第25回 フランス語? アフリカ語? 上達の秘訣

第25回  フランス語? アフリカ語? 上達の秘訣

皆様こんにちは、ぱすてーるです。本日もお読みいただき、ありがとうございます。

 今回も前回に続いて、過去の自分を振り返るような話をさせていただきます。ですが、舞台は全く違います。夢のようなアビニョンとはまるで違うアフリカでの話になります。これが「フランス語上達の秘訣」にも極めて大きく関わっています。

 今までのブログでは、「フランス語上達の秘訣」の一つは「惚れること」と申し上げました。これはモチベーションの観点からは一番大事なものだと今でも固く信じています。では、「惚れる」などしてモチベーションを確かなものとした上で、実際に上達させるにはどうすれば良いでしょうか。まず思い浮かぶのは、「読み書き」の練習のため、地道に文法書に取り組んだり、作文の練習をすることだと思います。

 それでは、「聞く、話す」はどうすれば良いでしょうか。専門的にフランス語を学ぶ学生でしたら、大学やそれ以外の公的・私的教育機関でネイティブの先生から教わる方法があると思います。今ならそういう機会も格段に増えていると思います。

 とは言え、やはり、「必要に迫られる」というのは何物にも代え難い上達の機会だと思います。私の場合、アフリカで通訳 兼 労務管理を担当していたこともあり、現地のスローペースの方々と「喧嘩するような強い口調でお尻をたたく」ようなことがしばしばありました。締め切りに間に合うようにある作業や確認を実施していただくためには、やむを得ず喧嘩腰になる必要もあります。会話上達の一つのバロメーターは、「喧嘩腰の督促ができること」になるのでは、と考えています。本当に喧嘩をしてしまうとまずいので、あくまで「喧嘩腰」である点には留意が必要と思います。また、こちらの要請を正確に伝えるためには、作文し書面で意思を伝える必要もあります。この経験が、フランス語の運用能力(ヒアリング・会話・作文)を著しく高めることにつながりました。
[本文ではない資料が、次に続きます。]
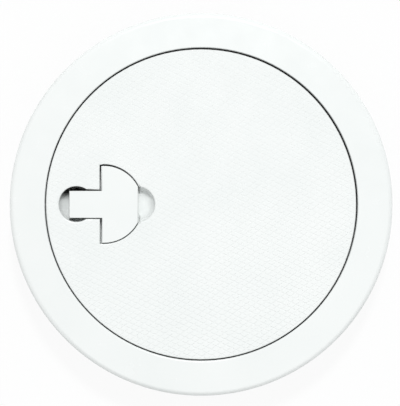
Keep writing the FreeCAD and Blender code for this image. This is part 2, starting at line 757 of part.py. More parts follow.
def make_housing_gasket():
    body = new_body("housing_gasket")
    ring = new_sketch(body, "housing_gasket_outline", "XY_Plane", level="housing_top")
    rectangle(ring, "0 - housing_mouth_place", "0 - housing_end_place",
              "0 - housing_half_width", "housing_half_width")
    rectangle(ring, "housing_wall - housing_mouth_place", "0 - housing_end_place - housing_wall",
              "housing_wall - housing_half_width", "housing_half_width - housing_wall")
    pad(body, "housing_gasket_pad", ring, "housing_gasket_thickness")
    gap = new_sketch(body, "gasket_gap_outline", "XY_Plane", level="housing_top + housing_gasket_thickness")
    guide_side = "arm_inner_place - bolt_clearance"
    rectangle(gap, "0 - housing_mouth_place - run_past", "housing_wall - housing_mouth_place + run_past",
              f"guide_wall - ({guide_side})", f"{guide_side} - guide_wall")
    cut(body, "gasket_gap", gap, "housing_gasket_thickness + run_past")
    return body


def make_catch():
    """Plate screwed under the lid opposite the latch, with a tongue curved about the tipping line."""
    body = new_body("edge_catch")
    plate = new_sketch(body, "catch_outline", "XY_Plane", level="catch_top - catch_thickness")
    rectangle(plate, "catch_inner_place", "plug_radius - catch_edge_inset",
              "0 - catch_half_width", "catch_half_width")
    pad(body, "catch_plate", plate, "catch_thickness")
    tongue = new_sketch(body, "tongue_outline", "XZ_Plane")
    root = "plug_radius - catch_edge_inset - run_past"
    bend = f"lid_radius - {half_chord('tongue_sweep', '(top - catch_top)')}"
    tip_z = f"top - {half_chord('tongue_sweep', '(lid_radius - tongue_tip_place)')}"
    outline(tongue, [
        (root, "catch_top - catch_thickness"),
        ("tongue_tip_place", "catch_top - catch_thickness"),
        ("tongue_tip_place", tip_z, "lid_radius", "top", "right"),
        (bend, "catch_top"),
        (root, "catch_top"),
    ])
    pad(body, "tongue", tongue, "2 * tongue_half_width", both_ways=True)
    screw_holes(body, "catch_holes", CATCH_SCREWS, "catch_top", "catch_thickness + run_past")
    return body


def make_screws(name, spots, seat, length):
    """Pan head screws driven up from below, as one group."""
    screws = []
    for number, (x, y) in enumerate(spots, start=1):
        head = doc.addObject("Part::Cylinder", f"{name}_{number}_head")
        bind(head, "Radius", "screw_head_radius")
        bind(head, "Height", "screw_head_height")
        place(head, x, y, f"{seat} - screw_head_height")
        shank = doc.addObject("Part::Cylinder", f"{name}_{number}_shank")
        bind(shank, "Radius", "screw_radius")
        bind(shank, "Height", f"{length} + overlap")
        place(shank, x, y, f"{seat} - overlap")
        screw = doc.addObject("Part::Fuse", f"{name}_{number}")
        screw.Base = head
        screw.Tool = shank
        screws.append(screw)
    group = doc.addObject("Part::Compound", name)
    group.Label = name
    group.Links = screws
    return group


def make_spring():
    """Compression spring round the bolt's peg, drawn as a coil of short straight stretches."""
    stretches_a_turn = 20
    start = value("spring_end_gap - bridge_end_place + spring_wire / 2")
    length = value("spring_room - 2 * spring_end_gap - spring_wire")
    middle = value("(bolt_top + bolt_bottom) / 2")
    radius = value("spring_radius")
    count = round(stretches_a_turn * value("spring_turns"))
    points = []
    for step in range(count + 1):
        angle = 2 * math.pi * step / stretches_a_turn
        along = start + length * step / count
        points.append(FreeCAD.Vector(along, radius * math.sin(angle), middle + radius * math.cos(angle)))
    line = doc.addObject("Part::Polygon", "spring_line")
    line.Nodes = points
    wire = doc.addObject("Part::RegularPolygon", "spring_wire_section")
    wire.Polygon = 6
    bind(wire, "Circumradius", "spring_wire / 2")
    wire.Placement.Base = points[0]
    wire.Placement.Rotation = FreeCAD.Rotation(FreeCAD.Vector(0, 0, 1), points[1] - points[0])
    spring = doc.addObject("Part::Sweep", "bolt_spring")
    spring.Label = "bolt_spring"
    spring.Sections = [wire]
    spring.Spine = (line, [f"Edge{number}" for number in range(1, count + 1)])
    spring.Solid = True
    spring.Transition = "Right corner"
    return spring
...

 ちなみに、耳にするフランス語は、激しくクセのあるアフリカのものです。こんなことを言っては怒られるかもしれませんが、普通のフランス人のフランス語とは「似ても似つかない」とさえいえるくらい、違うものです。よくよく聞いてみるとフランス語だった、みたいな感じです。この、ぶっきらぼうなフランス語に接していると、不思議と、「フランス語は綺麗に発音しなければいけない」という変なプレッシャーと言いますか、先入観からは、あっさりと解放されます。

 20代で初の海外出張先は、某アフリカ国の砂漠。1~2ヶ月間、中古コンテナを改造しエアコンを付けた掘っ建て小屋で寝泊まりしていました。今ではアルカイダも出没する地域ですから渡航は困難だと思います。砂漠であり電気・水道も無いので井戸を掘り、発電機でモーターポンプを動かし井戸水を汲み上げ、料理や風呂・トイレ用に使っていました。砂漠なのに意外にハエが無数にいるため、2~3分立ち止まっているだけで背中は大きなハエで真っ黒。食堂にも侵入するので食堂にはハエ取り棒が無数にぶら下がっていました。初の海外出張ですから「そんなものか」と納得し、特に不便を感じることはありませんでした。若さに加え、大好きなフランス語を使えるというモチベーションの影響もあったのだと思います。

 第24回ブログでご紹介したパリの老夫婦の言葉”Petit à petit, l’oiseau fait son niz”(鳥は少しずつ巣を作る)や、アヴィニョンのPONT DU GARDからの帰り道に拉致(ヒッチハイク)「された」時のご婦人の言葉”Vous êtes timide!”(あなたは臆病ね)と同様に、また忘れ得ない言葉を思い出しました!

 ある日、現地雇いのコックさんが、モゴモゴと「ナンタンドーを持っているか」「ナンタンドーを知っているか」としきりに繰り返すのです。何のことかとよくよく聞いてみると、どうやらNinendoのゲームの話でした。日本人なら「ニンテンドー」のゲームを持っていると思ったのでしょう。確かにNindendoをフランス語読みすると「ナンタンドー」ですね。このコックさんはアフロヘアの小柄なおじちゃんで、既に子供もいたと記憶します。トマト料理ばかりでしたが毎日いただいていると慣れてしまいました。

 何を言いたいかというと、やはり、「強い印象をともなう発話体験」ほど語学上達の機会は無いのでは、ということです。そうは言っても、実際にアフリカやフランスに行かずに日本に居ながらにして、そのような「強い印象をともなう発話体験」をするにはどうしたら良いのでしょうか。これについては、追って少し考えてみたいと思います。

本日もお読みいただき、ありがとうございました。